Behind the Visitor Center near the Yosemite Museum, you can follow a trail that leads to a place lost in time, and swallowed by history.
The Yosemite Valley and it surrounding area have been inhabited for as long as 8,000 years. Though little is known about the region’s earliest inhabitants, archaeologists have uncovered small stone weapons and tools. Eventually, the valley came to be called Ahwahnee, which means “gaping mouth-like place.” The people who lived in the area called themselves Ahwahneechee.
Yosemite was populated mostly by Southern Miwok people, with Central Miwok people utilizing the northern quarter of the park. At the end of the 18th century, non-Native settlers began arriving in the area, which would dramatically change the Miwok way of life. The California Gold Rush brought thousands of miners to the Sierra Nevada in search of riches. As these prospectors developed the land and established settlements, thousands of Miwok people were killed, died of starvation, or forced to leave the land they had inhabited for generations.
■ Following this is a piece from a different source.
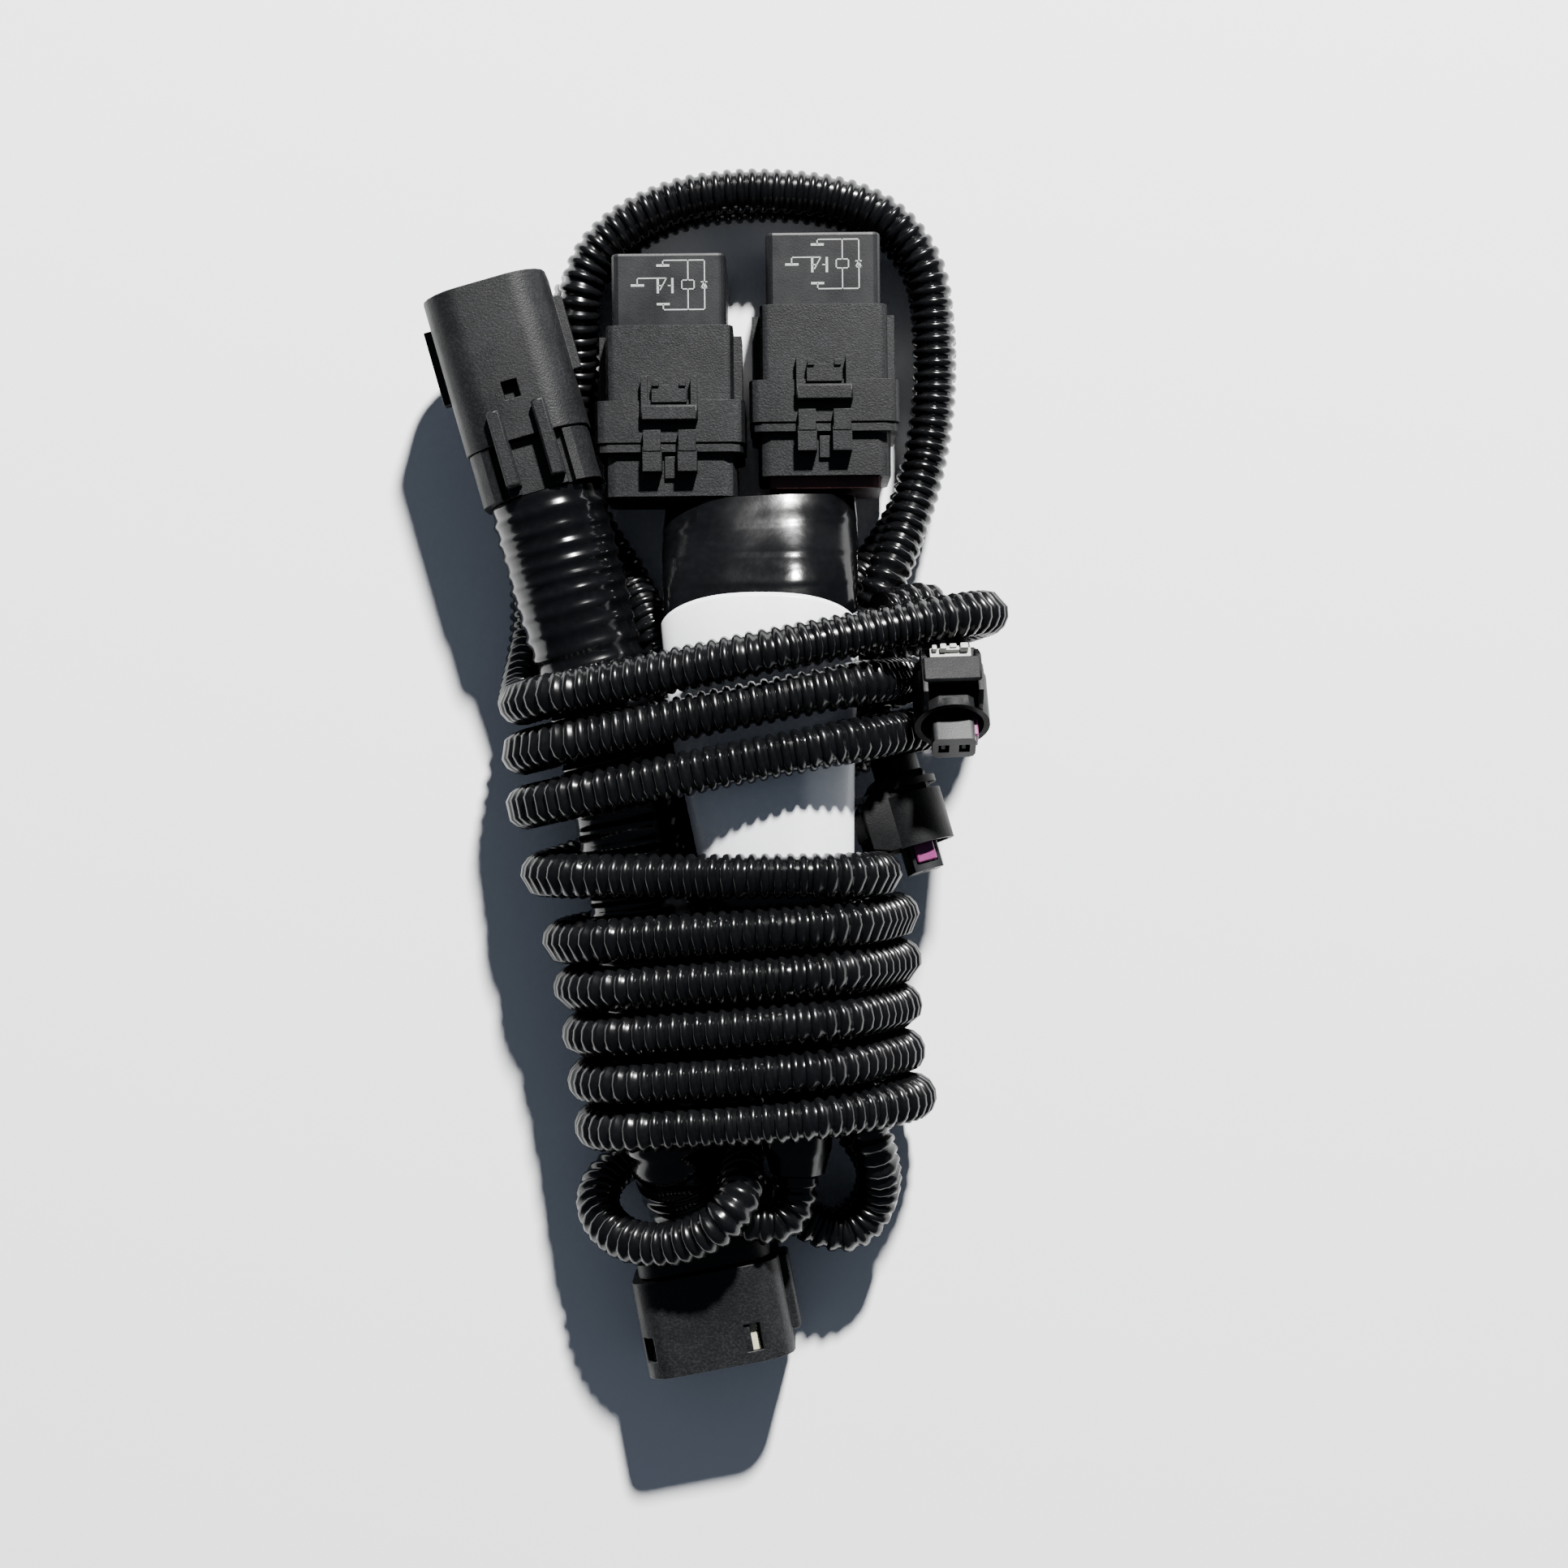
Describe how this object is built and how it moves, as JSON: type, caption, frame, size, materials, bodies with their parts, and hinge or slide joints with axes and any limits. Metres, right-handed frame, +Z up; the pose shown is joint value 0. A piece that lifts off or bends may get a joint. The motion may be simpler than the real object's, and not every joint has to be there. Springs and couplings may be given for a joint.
{
  "type": "wiring harness",
  "caption": "Coiled vehicle lamp wiring harness: taped trunks, relay sockets with square relays, large sealed plugs and small lamp plugs, with a ridged loom wound round the bundle.",
  "frame": {"origin": "on the supporting surface, under the middle of the whole coil", "axes": "+Z up from the surface, +Y towards the relays, -Y towards the large outlet plug, +X towards the small lamp plugs"},
  "size_m": [0.134, 0.281, 0.0555],
  "materials": {
    "grained_black_plastic": "grained matt",
    "relay_black_plastic": "fine matt",
    "loom_black_plastic": "glossy, ridged",
    "black_tape": "satin tape",
    "white_label": "satin",
    "grey_lock_plastic": "matt",
    "magenta_plastic": "satin",
    "red_silicone": "matt",
    "ivory_plastic": "matt",
    "tinned_brass": "bright"
  },
  "bodies": {
    "harness": {"feed_loom": "loom_black_plastic", "inlet_housing": "grained_black_plastic", "inlet_pin_header": "tinned_brass", "inlet_rear_cover": "grained_black_plastic", "inlet_wire_seal": "red_silicone", "lamp_1_housing": "grained_black_plastic", "lamp_1_lead": "loom_black_plastic", "lamp_1_retainer": "magenta_plastic", "lamp_1_ring_seal": "red_silicone", "lamp_1_terminal_block": "relay_black_plastic", "lamp_1_wire_seal": "red_silicone", "lamp_2_housing": "grained_black_plastic", "lamp_2_retainer": "magenta_plastic", "lamp_2_ring_seal": "red_silicone", "lamp_2_terminal_block": "relay_black_plastic", "lamp_2_wire_seal": "red_silicone", "link_loom": "loom_black_plastic", "long_loom": "loom_black_plastic", "main_trunk_tape": "black_tape", "outlet_housing": "grained_black_plastic", "outlet_rear_cover": "grained_black_plastic", "outlet_retainer": "ivory_plastic", "outlet_ring_seal": "red_silicone", "outlet_terminal_block": "relay_black_plastic", "outlet_wire_seal": "red_silicone", "relay_1_base": "grained_black_plastic", "relay_1_cover": "relay_black_plastic", "relay_1_socket": "grained_black_plastic", "relay_1_socket_cover": "grained_black_plastic", "relay_1_terminals": "tinned_brass", "relay_1_wire_seal": "red_silicone", "relay_2_base": "grained_black_plastic", "relay_2_cover": "relay_black_plastic", "relay_2_socket": "grained_black_plastic", "relay_2_socket_cover": "grained_black_plastic", "relay_2_terminals": "tinned_brass", "relay_2_wire_seal": "red_silicone", "relay_trunk_tape": "black_tape", "trunk_label": "white_label"},
    "lamp_1_lock": {"lamp_1_lock_slider": "grey_lock_plastic"},
    "lamp_2_lock": {"lamp_2_lock_slider": "grey_lock_plastic"}
  },
  "joints": [
    {"name": "lamp_1_lock_slide", "type": "slide", "parent": "harness", "child": "lamp_1_lock", "axis": [0.0293, -0.8382, 0.5446], "range_m": [0, 0.0016]},
    {"name": "lamp_2_lock_slide", "type": "slide", "parent": "harness", "child": "lamp_2_lock", "axis": [0.2741, -0.956, 0.1045], "range_m": [0, 0.0016]}
  ]
}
The reconstructed Miwok Village of Ahwahnee is meant to depict life for as it was in an Ahwahnee village in the 1870s. This village is a reconstruction of one used to sit in the same spot, which was disbanded in the 1930s. It had been the largest Miwok village in the Yosemite Valley, with around 200-300 inhabitants. The replica contains several structures which would have been familiar to the Ahwahneechee people, including bark teepees, acorn silos, and a sweat lodge.
Markers lining the path educate on the history of the structures and native plants in the area, and seasonally the staff present demonstrations on basket weaving, beadwork and other culturally significant activities. The attraction is free to visit.
A house is still occasionally in use (and thus off-limits to anyone who is not a member of the tribe) by remaining members of the Ahwahnee tribe, some of whom still live in Yosemite Valley.
Know Before You Go
Aim for the visitors center, then locate the museum nearby and walk through to the back.